*Exercise:*
Write out the whole listing, matching it exactly.
■ ■ ■
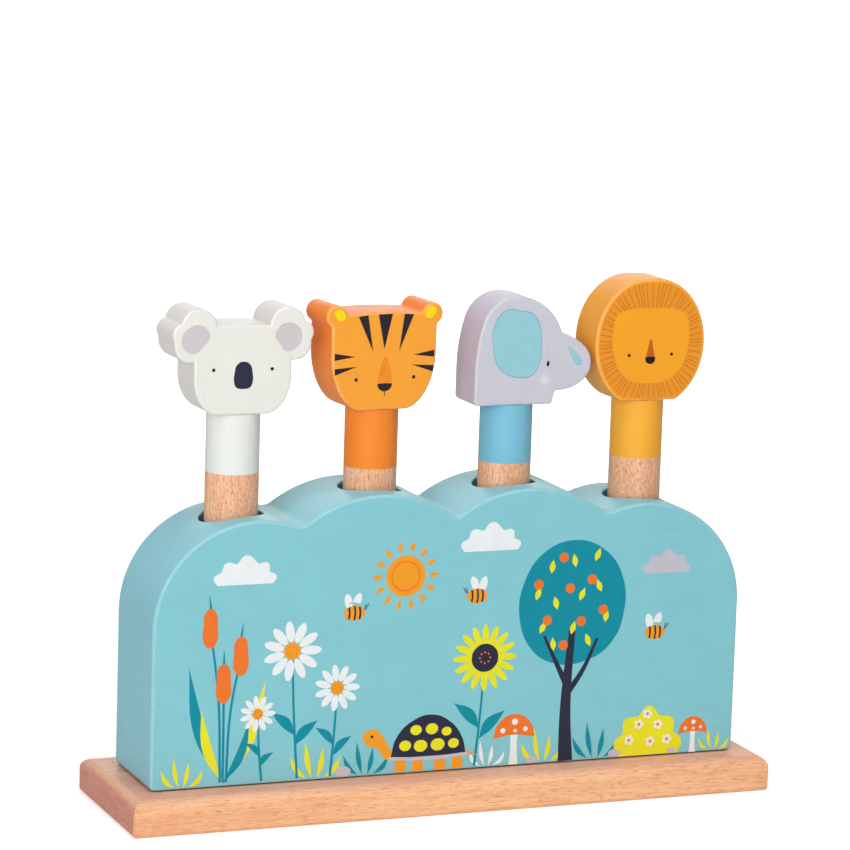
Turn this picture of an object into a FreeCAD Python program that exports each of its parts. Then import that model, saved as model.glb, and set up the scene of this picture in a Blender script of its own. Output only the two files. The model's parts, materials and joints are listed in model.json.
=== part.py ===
"""Pop up animal toy: four animal pegs that stand on springs in a scalloped block.

Millimetres. +X runs along the row of pegs, +Y to the back, +Z up. The origin is
the centre of the board's underside.
"""
import FreeCAD, Part
import math
import os

V = FreeCAD.Vector
NEAR = 0.01

# ---------------------------------------------------------------- driving sizes
# Row of pegs
ANIMALS = ("koala", "tiger", "elephant", "lion")
PEG_PITCH = 54.5

# Board
BOARD_THICKNESS = 13.4
BOARD_END_LEDGE = 10.0
BOARD_SIDE_LEDGE = 13.0
BOARD_TOP_ROUND = 5.0
BOARD_END_ROUND = 4.5
BOARD_BOTTOM_ROUND = 2.0
BOARD_CORNER_EASE = 0.6

# Block: one bump over each peg, low at the ends and high in the middle
BLOCK_DEPTH = 43.0
INNER_BUMP_RADIUS = 50.0
INNER_BUMP_RISE = 107.1
INNER_BUMP_LEAN = 2.75
OUTER_BUMP_RADIUS = 40.0
OUTER_BUMP_DROP = 7.6
OUTER_BUMP_LEAN = 3.75
MIDDLE_VALLEY_ROUND = 3.0
OUTER_VALLEY_ROUND = 6.0
BLOCK_EDGE_CHAMFER = 1.2
BLOCK_FOOT_ROUND = 2.5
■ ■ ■
*The reply:*
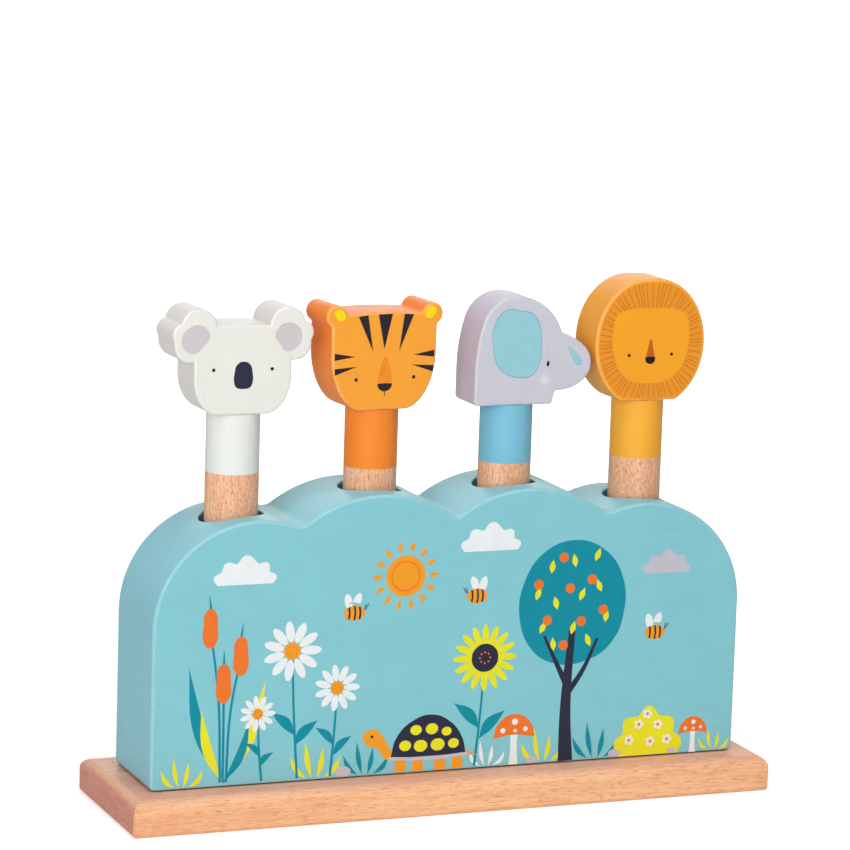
Turn this picture of an object into a FreeCAD Python program that exports each of its parts. Then import that model, saved as model.glb, and set up the scene of this picture in a Blender script of its own. Output only the two files. The model's parts, materials and joints are listed in model.json.
=== part.py ===
"""Pop up animal toy: four animal pegs that stand on springs in a scalloped block.

Millimetres. +X runs along the row of pegs, +Y to the back, +Z up. The origin is
the centre of the board's underside.
"""
import FreeCAD, Part
import math
import os

V = FreeCAD.Vector
NEAR = 0.01

# ---------------------------------------------------------------- driving sizes
# Row of pegs
ANIMALS = ("koala", "tiger", "elephant", "lion")
PEG_PITCH = 54.5

# Board
BOARD_THICKNESS = 13.4
BOARD_END_LEDGE = 10.0
BOARD_SIDE_LEDGE = 13.0
BOARD_TOP_ROUND = 5.0
BOARD_END_ROUND = 4.5
BOARD_BOTTOM_ROUND = 2.0
BOARD_CORNER_EASE = 0.6

# Block: one bump over each peg, low at the ends and high in the middle
BLOCK_DEPTH = 43.0
INNER_BUMP_RADIUS = 50.0
INNER_BUMP_RISE = 107.1
INNER_BUMP_LEAN = 2.75
OUTER_BUMP_RADIUS = 40.0
OUTER_BUMP_DROP = 7.6
OUTER_BUMP_LEAN = 3.75
MIDDLE_VALLEY_ROUND = 3.0
OUTER_VALLEY_ROUND = 6.0
BLOCK_EDGE_CHAMFER = 1.2
BLOCK_FOOT_ROUND = 2.5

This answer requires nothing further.